Why is bureaucracy so resistant to efforts to kill it? In part because it works, at least to a degree. With its clear lines of authority, specialized units, and standardized tasks, bureaucracy facilitates efficiency at scale. It’s also comfortably familiar, varying little across industries, cultures, and political systems.

Despite this, bureaucracy is not inevitable. Since the term was coined, roughly two centuries ago, much has changed. Today’s employees are skilled, not illiterate; competitive advantage comes from innovation, not sheer size; communication is instantaneous, not tortuous; and the pace of change is hypersonic, not glacial.

These new realities are at last producing alternatives to bureaucracy. Perhaps the most promising model can be found at a company that would not, at first glance, appear to be a child of the digital age. Haier, based in Qingdao, China, is currently the world’s largest appliance maker. With revenue of $35 billion, it competes with household names such as Whirlpool, LG, and Electrolux. At present, Haier has some 75,000 employees globally. Outside China it has 27,000 employees, many of whom joined the company when it bought GE’s appliance business, in 2016.

Over the past decade the gross profits of Haier’s core appliance business have grown by 23% a year, while revenue has increased by 18% annually. The company has also created more than $2 billion in market value from new ventures. Those feats are unmatched by any of Haier’s domestic or global competitors. This remarkable journey hasn’t been entirely pain-free. In recent years Haier dismissed more than 10,000 employees. Yet it has also generated tens of thousands of new jobs in its rapidly expanding ecosystem. Haier’s logistics network, which stretches across China, now includes more than 90,000 independent drivers, for instance.

Haier’s shorthand for these practices is rendanheyi, a mash-up of Chinese characters that connotes a tight coupling of the value created for customers with the value received by employees. The rendanheyi model departs from bureaucratic norms in seven critical ways, which we’ll look at in depth in this article.
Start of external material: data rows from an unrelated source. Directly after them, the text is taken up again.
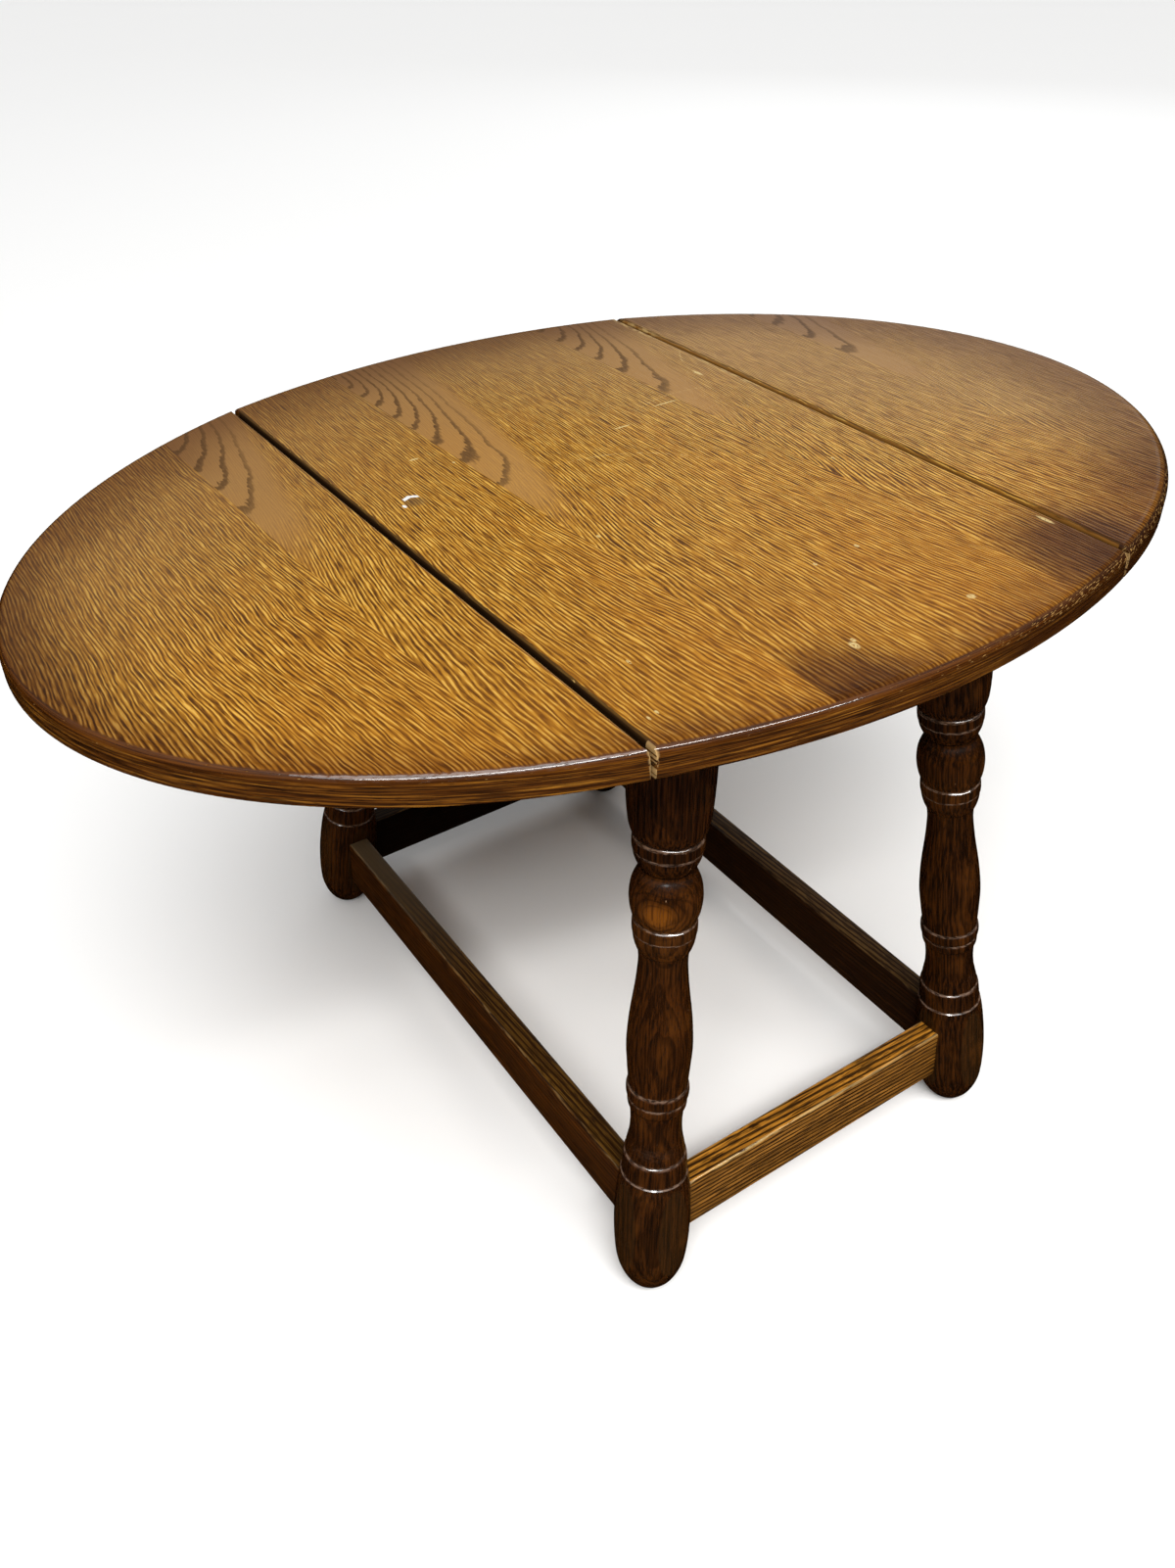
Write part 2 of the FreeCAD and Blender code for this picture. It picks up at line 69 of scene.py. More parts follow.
bpy.ops.object.select_all(action="DESELECT")
bpy.ops.object.camera_add(location=camera_place)
camera = bpy.context.object
camera.name = "photo_camera"
camera.matrix_world = (
    Matrix.Translation(camera_place) @ Matrix.Rotation(-turn, 4, "Z")
    @ Matrix.Rotation(math.pi / 2 - tip, 4, "X") @ Matrix.Rotation(-roll, 4, "Z"))
camera.data.sensor_width = film_width
camera.data.lens = film_width * lens_pixels / picture_height
camera.data.shift_x = (picture_width / 2 - view_centre[0]) / picture_height
camera.data.shift_y = (view_centre[1] - picture_height / 2) / picture_height
camera.data.clip_end = 60.0
bpy.context.scene.camera = camera
print("lens in mm:", round(camera.data.lens, 2))

# %% [markdown]
# ## Light and floor
# Polish shows only in what it mirrors, so the lamps are large soft panels, as in a photographer's
# studio. A long strip hangs in front of the table: the rounded rim and the shoulders of the beads
# mirror it as a thin bright line. A low panel behind the right leaf, like a window, lays a faint
# haze on the polish there. Dark polish at a low angle mirrors whatever stands opposite, and a
# white floor would turn it grey, so the floor and the backdrop are kept out of the mirror, and
# the air is dark at the horizon and bright overhead.

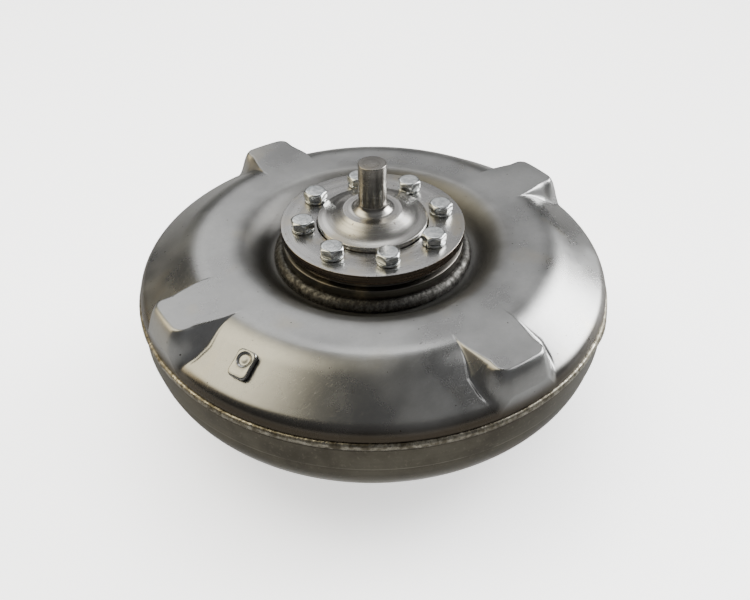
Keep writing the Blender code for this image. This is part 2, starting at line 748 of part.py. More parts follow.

1. From Monolithic Businesses to Microenterprises

Large corporations often consist of a few dominant businesses, each with its own orthodoxy about strategy, customers, and technology. These tightly integrated entities and their monocultures make a company vulnerable to unconventional competitors and blind it to new kinds of opportunities. To avoid that risk, Haier has divided itself into more than 4,000 microenterprises, or MEs, most of which have 10 to 15 employees. To be sure, some MEs, particularly in manufacturing, have larger payrolls, but even in them decisions are made by small autonomous teams.

Microenterprises come in three varieties. First, there are roughly 200 “transforming” MEs—market-facing units that have roots in Haier’s legacy appliance business but are reinventing themselves for today’s customer-centric, web-enabled world. Zhisheng, which makes refrigerators for young urban customers, is a typical example.

Second, there are 50-plus “incubating” MEs, or entirely new businesses. Some, like Thunderobot, are focused on emerging markets such as e-gaming, while others, like Xinchu—a “smart” refrigerator that connects users with third-party services that sell fresh food and deliver it within 30 minutes—are wrapping new business models around familiar products.

Finally, there are roughly 3,800 “node” MEs. These businesses sell component products and services such as design, manufacturing, and human resource support to Haier’s market-facing MEs.

Microenterprises are key to Zhang’s goal of building the world’s first company for the internet age. That entails more than developing web-enabled products. It means creating an organizational model that mimics the architecture of the internet: “small pieces, loosely joined,” as the Harvard technologist David Weinberger famously put it. The web is incredibly diverse and yet still coherent. While it has spawned countless innovations, it’s held together by common technical standards that make cyberspace navigable and allow sites to swap resources like data.

Haier’s modular structure is similarly flexible but coherent. MEs are free to form and evolve with little central direction, but they all share the same approach to target setting, internal contracting, and cross-unit coordination.